Banks Fear They Could Cover Freddie and Fannie Bailout
The plan makes sense, at least on paper, because it takes the taxpayer out of harm's way and prevents the need for another Troubled Assets Relief Program (TARP).
But banks are nervous today because there's new language in the financial reform bill that might extend the use of the "bank tax" to meet the bailout costs of Fannie Mae (FNM-R) and Freddie Mac (FRE). Those costs could go as high as $400 billion by some estimates.
Why Fannie and Freddie Are Struggling
At this point, the federal government plans to cover those costs because it effectively nationalized the two institutions. An addition to the financial reform bill that would move the burden to the country's large banks would give them a crushing obligation.

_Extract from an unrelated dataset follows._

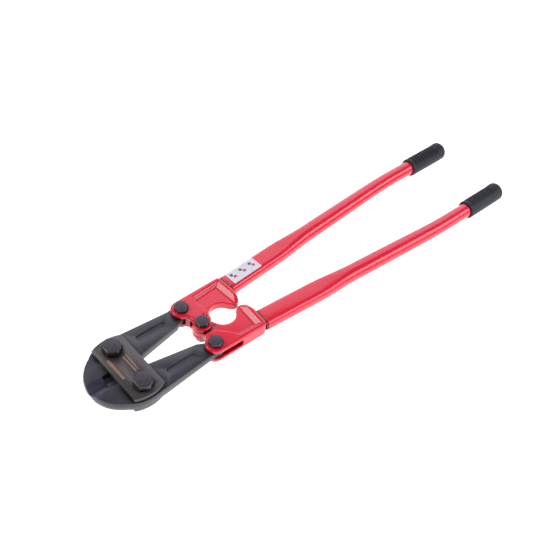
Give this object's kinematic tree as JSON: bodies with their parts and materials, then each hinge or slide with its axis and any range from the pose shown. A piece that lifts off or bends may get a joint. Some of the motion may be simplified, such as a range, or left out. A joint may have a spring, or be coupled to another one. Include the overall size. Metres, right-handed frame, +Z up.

Still, it would be delicious irony, considering how the mortgage giants got into their shaky positions currently. Banks have unloaded on Fannie Mae and Freddie Mac a mountain of their problem mortgages -- a big source of the two institutions' troubles. The banks are also dragging their feet on buying the shoddy mortgages back, as they're contractually required to do for loans that don't meet lending standards. The amount of problem loans that Freddie Mac has asked banks to buy back stood at $4.8 billion at the end of March. According to The New York Times, Freddie said as of the end of March, 34% of its buyback requests had been outstanding for 90 days or more.
According to Politico, the financial reform bill would label the two housing mortgage giants "financial companies." Under the current Congressional proposal, any failed "financial company" would sell all of its assets, and the bank fund would be left to cover the balance. That's a lot of money even if it's spread among America's largest banks.